Передавая все это, мать Инны смотрела на меня так, как будто лишалась всего самого дорогого на свете.
Записи Инны Александровны Севидовой были для нас настоящим открытием. День за днем, с методической точностью, Инна вела дневник. В нем нашли отражение все поиски и, что самое главное, было дано описание проделанных опытов. Были здесь и критические замечания. В записке, написанной с ее слов чужой рукой, было сказано:
«Мой дорогой друг. Сейчас, когда чувствую — осталось немного жить, могу сказать о своей любви к Вам. Жалею о своих несбывшихся мечтах. Живите, творите. Ваши гениальные идеи должны воплотиться в жизнь. Прощайте. Будьте мужчиной и по-мужски перенесите этот удар судьбы. Ваша Инна».
По чертежам Инны коллектив нашей лаборатории восстановил всю аппаратуру, учтя при этом ее критические замечания, оказавшиеся необычайно деловыми. Неоценимую услугу оказало содержимое тяжелого пакета. Это были дубликаты проб тех веществ, которые использовались для синтеза живого вещества. Производя полный анализ, мы сумели взять для опытов те же материалы, которыми пользовался Пантелеймон Сидорович.

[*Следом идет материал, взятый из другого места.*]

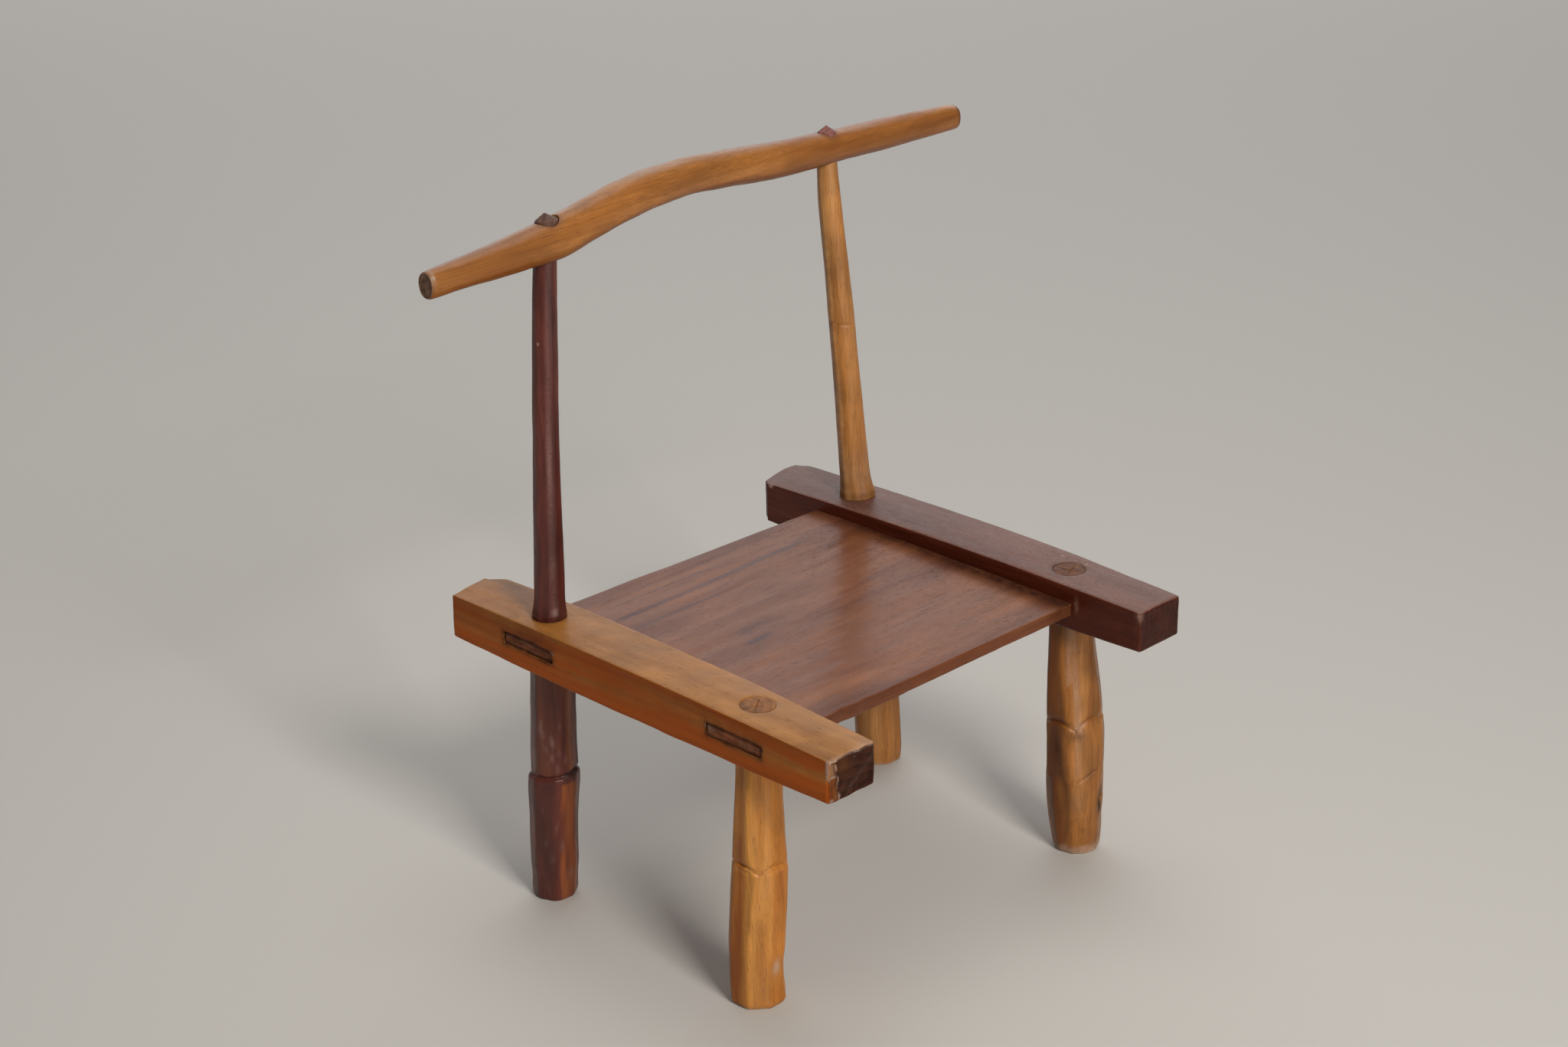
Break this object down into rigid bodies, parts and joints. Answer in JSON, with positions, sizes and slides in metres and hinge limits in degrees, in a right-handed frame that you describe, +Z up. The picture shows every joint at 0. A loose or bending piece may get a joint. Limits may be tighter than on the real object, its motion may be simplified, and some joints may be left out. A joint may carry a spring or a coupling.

Просматривая десятки и сотни раз записки Инны, наконец, нашли то, что я искал очень давно, — дату опыта, когда в автоклаве появилась жизнь.
Мои предположения оправдались: в этот день на Солнце действительно была хромосферная вспышка необычайной силы. Значит, правы были мы, когда строили предположение о необычных условиях опыта. Значит, действительно, можем повторить эксперимент, если будем знать день и час начала новой хромосферной вспышки на Солнце.
Мы погрузились в специальную медицинскую литературу, посвященную описанию связи многих болезней не только с прохождением пятен через центр меридиана Солнца, но и вообще с одиннадцатилетним циклом солнечной активности. Большое количество инфарктов, разнообразные случаи обострения ревматических заболеваний — все это сведено в аккуратные графики рядом с графиками жизни и деятельности Солнца.
В других литературных источниках мы увидели, как прослеживается связь многих периодически повторяющихся болезненных явлений с активностью Солнца. Вспышки заболеваний чумой, холерой, налеты саранчи и других насекомых на поля и деревья оказываются опять-таки связанными с такой работой Солнца.
Мы связались с биостанциями нашей страны и попросили сообщить интересующие нас данные. И вот к нам стали поступать необычные телеграммы. Черноморские станции сообщили об усилении активности медуз, предсказывающих крупные изменения погоды в связи с солнечной активностью. Биостанции Южного Урала рассказали о начинающемся нашествии гусениц особого вида бабочек, пожирающих листву берез.
В тот же вечер геофизики обсерватории сообщили о начавшейся хромосферной вспышке на Солнце. Значит, прогноз животных был точным и своевременным. Они предвидели вспышку задолго до сигналов специальных аппаратов. В следующий раз мы доверились живым «приборам» и успели подготовиться к опытам.
Работа над созданием автоклава и загрузки его массой по рецепту Пантелеймона Сидоровича заняла очень много времени. Когда было все завершено, стали ждать сигналы биостанций. И вот он — заветный час!
Немедленно загудели включенные в сеть приборы. Учитывая несчастье, происшедшее с Инной, одели автоклав в специальную решетку с вделанными в нее смотровыми небьющимися стеклами. Часть смотровых стекол была занята киносъемочной аппаратурой. Замечу, что контрольная проба работы этого автоклава, сделанная до хромосферной вспышки, как и ожидалось, никаких результатов не дала. Пульпа не оживала.